■ PROBLEM DESCRIPTION ■
Reproduce the listing below without any change.

■ COLLECTED MATERIAL ■
<<<<

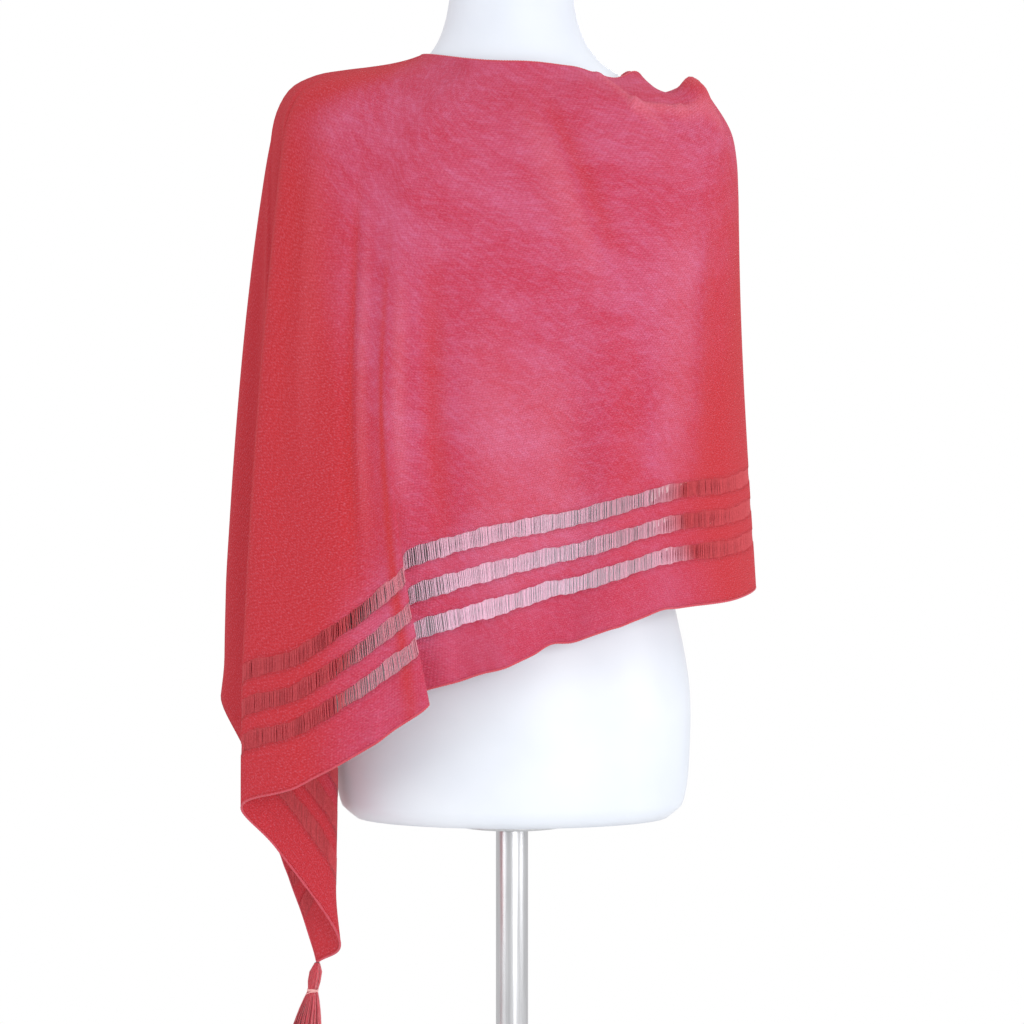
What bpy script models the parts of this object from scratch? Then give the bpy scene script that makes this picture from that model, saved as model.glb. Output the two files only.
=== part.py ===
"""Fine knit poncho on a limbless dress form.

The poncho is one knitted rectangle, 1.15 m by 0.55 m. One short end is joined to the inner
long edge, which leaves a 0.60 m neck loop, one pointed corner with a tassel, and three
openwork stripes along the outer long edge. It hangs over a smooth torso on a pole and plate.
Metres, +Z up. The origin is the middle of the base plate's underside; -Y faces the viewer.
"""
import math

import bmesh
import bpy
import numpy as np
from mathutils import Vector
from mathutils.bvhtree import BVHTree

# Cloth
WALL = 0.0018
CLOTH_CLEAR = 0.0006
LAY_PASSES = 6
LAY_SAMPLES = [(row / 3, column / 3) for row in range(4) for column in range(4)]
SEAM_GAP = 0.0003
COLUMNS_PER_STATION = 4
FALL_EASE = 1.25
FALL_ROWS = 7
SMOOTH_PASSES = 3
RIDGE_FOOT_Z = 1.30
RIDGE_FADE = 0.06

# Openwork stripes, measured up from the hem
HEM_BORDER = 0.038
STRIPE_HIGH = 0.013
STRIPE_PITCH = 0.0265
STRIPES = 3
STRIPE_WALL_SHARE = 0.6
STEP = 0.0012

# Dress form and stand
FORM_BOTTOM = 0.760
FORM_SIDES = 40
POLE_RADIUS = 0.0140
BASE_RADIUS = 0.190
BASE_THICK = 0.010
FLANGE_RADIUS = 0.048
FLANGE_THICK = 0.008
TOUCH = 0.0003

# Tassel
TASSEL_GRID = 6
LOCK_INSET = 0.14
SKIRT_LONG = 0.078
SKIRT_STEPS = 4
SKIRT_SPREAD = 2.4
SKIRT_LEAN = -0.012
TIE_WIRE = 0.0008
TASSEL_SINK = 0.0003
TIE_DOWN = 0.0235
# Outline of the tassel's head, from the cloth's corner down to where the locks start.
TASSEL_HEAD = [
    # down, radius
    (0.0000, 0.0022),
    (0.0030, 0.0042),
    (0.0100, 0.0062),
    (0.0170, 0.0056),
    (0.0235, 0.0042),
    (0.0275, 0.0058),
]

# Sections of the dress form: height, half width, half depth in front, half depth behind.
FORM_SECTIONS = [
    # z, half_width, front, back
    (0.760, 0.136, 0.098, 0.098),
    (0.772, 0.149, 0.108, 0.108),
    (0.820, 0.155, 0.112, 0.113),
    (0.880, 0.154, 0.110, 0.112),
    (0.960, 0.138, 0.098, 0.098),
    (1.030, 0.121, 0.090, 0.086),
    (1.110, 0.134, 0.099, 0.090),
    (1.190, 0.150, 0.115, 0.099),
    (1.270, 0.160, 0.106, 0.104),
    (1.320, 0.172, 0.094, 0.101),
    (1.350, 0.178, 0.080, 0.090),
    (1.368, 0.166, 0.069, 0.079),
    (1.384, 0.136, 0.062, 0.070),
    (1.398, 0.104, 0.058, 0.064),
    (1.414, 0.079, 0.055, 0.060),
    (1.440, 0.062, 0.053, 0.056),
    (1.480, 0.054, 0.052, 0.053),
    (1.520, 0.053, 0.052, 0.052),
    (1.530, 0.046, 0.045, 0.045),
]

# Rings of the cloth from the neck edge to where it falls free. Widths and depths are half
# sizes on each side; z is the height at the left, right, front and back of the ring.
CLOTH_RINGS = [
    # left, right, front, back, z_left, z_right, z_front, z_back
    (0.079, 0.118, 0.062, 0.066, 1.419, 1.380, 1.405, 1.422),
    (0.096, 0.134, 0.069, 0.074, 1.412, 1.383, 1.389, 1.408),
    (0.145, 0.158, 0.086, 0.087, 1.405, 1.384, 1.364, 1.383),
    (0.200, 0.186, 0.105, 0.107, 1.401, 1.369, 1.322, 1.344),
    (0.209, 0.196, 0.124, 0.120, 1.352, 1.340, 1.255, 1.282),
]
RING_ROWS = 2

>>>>

■ SOLUTION FOR THIS PROBLEM ■
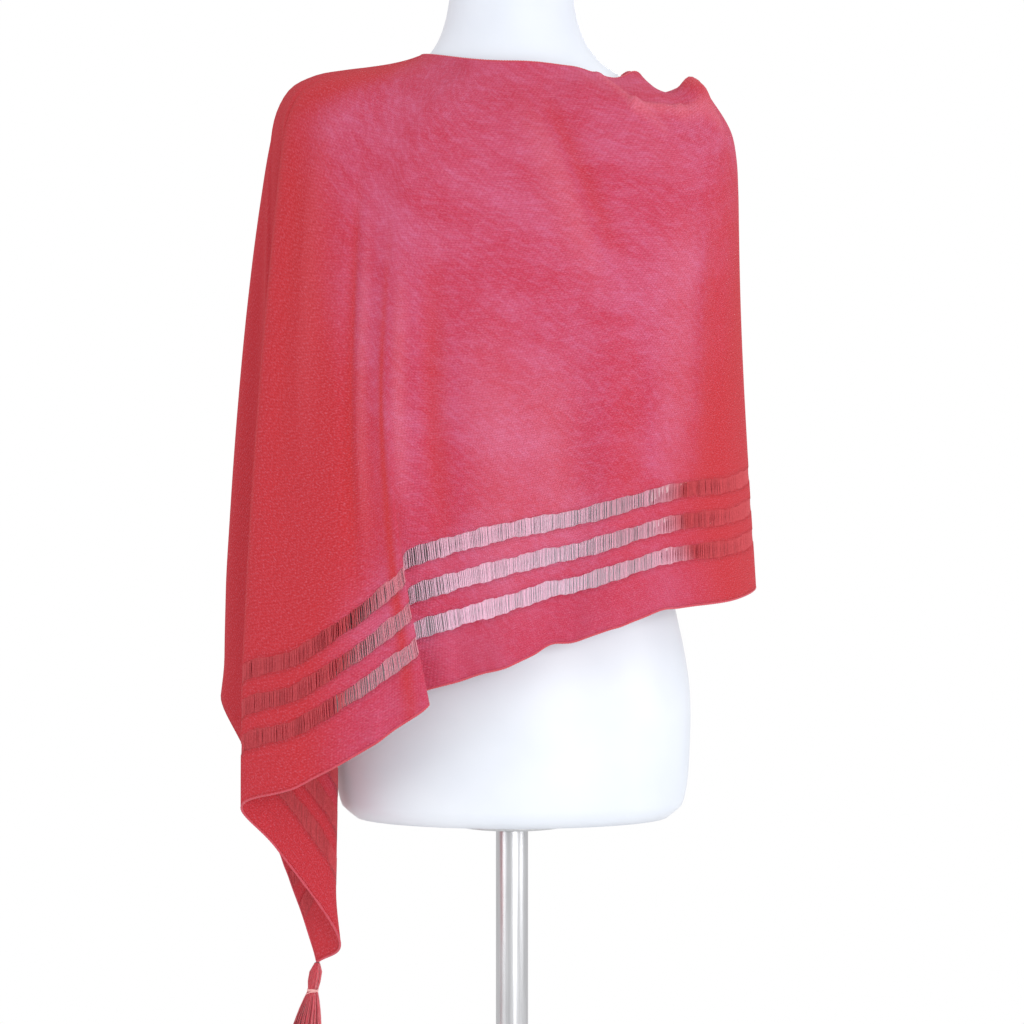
What bpy script models the parts of this object from scratch? Then give the bpy scene script that makes this picture from that model, saved as model.glb. Output the two files only.
=== part.py ===
"""Fine knit poncho on a limbless dress form.

The poncho is one knitted rectangle, 1.15 m by 0.55 m. One short end is joined to the inner
long edge, which leaves a 0.60 m neck loop, one pointed corner with a tassel, and three
openwork stripes along the outer long edge. It hangs over a smooth torso on a pole and plate.
Metres, +Z up. The origin is the middle of the base plate's underside; -Y faces the viewer.
"""
import math

import bmesh
import bpy
import numpy as np
from mathutils import Vector
from mathutils.bvhtree import BVHTree

# Cloth
WALL = 0.0018
CLOTH_CLEAR = 0.0006
LAY_PASSES = 6
LAY_SAMPLES = [(row / 3, column / 3) for row in range(4) for column in range(4)]
SEAM_GAP = 0.0003
COLUMNS_PER_STATION = 4
FALL_EASE = 1.25
FALL_ROWS = 7
SMOOTH_PASSES = 3
RIDGE_FOOT_Z = 1.30
RIDGE_FADE = 0.06

# Openwork stripes, measured up from the hem
HEM_BORDER = 0.038
STRIPE_HIGH = 0.013
STRIPE_PITCH = 0.0265
STRIPES = 3
STRIPE_WALL_SHARE = 0.6
STEP = 0.0012

# Dress form and stand
FORM_BOTTOM = 0.760
FORM_SIDES = 40
POLE_RADIUS = 0.0140
BASE_RADIUS = 0.190
BASE_THICK = 0.010
FLANGE_RADIUS = 0.048
FLANGE_THICK = 0.008
TOUCH = 0.0003

# Tassel
TASSEL_GRID = 6
LOCK_INSET = 0.14
SKIRT_LONG = 0.078
SKIRT_STEPS = 4
SKIRT_SPREAD = 2.4
SKIRT_LEAN = -0.012
TIE_WIRE = 0.0008
TASSEL_SINK = 0.0003
TIE_DOWN = 0.0235
# Outline of the tassel's head, from the cloth's corner down to where the locks start.
TASSEL_HEAD = [
    # down, radius
    (0.0000, 0.0022),
    (0.0030, 0.0042),
    (0.0100, 0.0062),
    (0.0170, 0.0056),
    (0.0235, 0.0042),
    (0.0275, 0.0058),
]

# Sections of the dress form: height, half width, half depth in front, half depth behind.
FORM_SECTIONS = [
    # z, half_width, front, back
    (0.760, 0.136, 0.098, 0.098),
    (0.772, 0.149, 0.108, 0.108),
    (0.820, 0.155, 0.112, 0.113),
    (0.880, 0.154, 0.110, 0.112),
    (0.960, 0.138, 0.098, 0.098),
    (1.030, 0.121, 0.090, 0.086),
    (1.110, 0.134, 0.099, 0.090),
    (1.190, 0.150, 0.115, 0.099),
    (1.270, 0.160, 0.106, 0.104),
    (1.320, 0.172, 0.094, 0.101),
    (1.350, 0.178, 0.080, 0.090),
    (1.368, 0.166, 0.069, 0.079),
    (1.384, 0.136, 0.062, 0.070),
    (1.398, 0.104, 0.058, 0.064),
    (1.414, 0.079, 0.055, 0.060),
    (1.440, 0.062, 0.053, 0.056),
    (1.480, 0.054, 0.052, 0.053),
    (1.520, 0.053, 0.052, 0.052),
    (1.530, 0.046, 0.045, 0.045),
]

# Rings of the cloth from the neck edge to where it falls free. Widths and depths are half
# sizes on each side; z is the height at the left, right, front and back of the ring.
CLOTH_RINGS = [
    # left, right, front, back, z_left, z_right, z_front, z_back
    (0.079, 0.118, 0.062, 0.066, 1.419, 1.380, 1.405, 1.422),
    (0.096, 0.134, 0.069, 0.074, 1.412, 1.383, 1.389, 1.408),
    (0.145, 0.158, 0.086, 0.087, 1.405, 1.384, 1.364, 1.383),
    (0.200, 0.186, 0.105, 0.107, 1.401, 1.369, 1.322, 1.344),
    (0.209, 0.196, 0.124, 0.120, 1.352, 1.340, 1.255, 1.282),
]
RING_ROWS = 2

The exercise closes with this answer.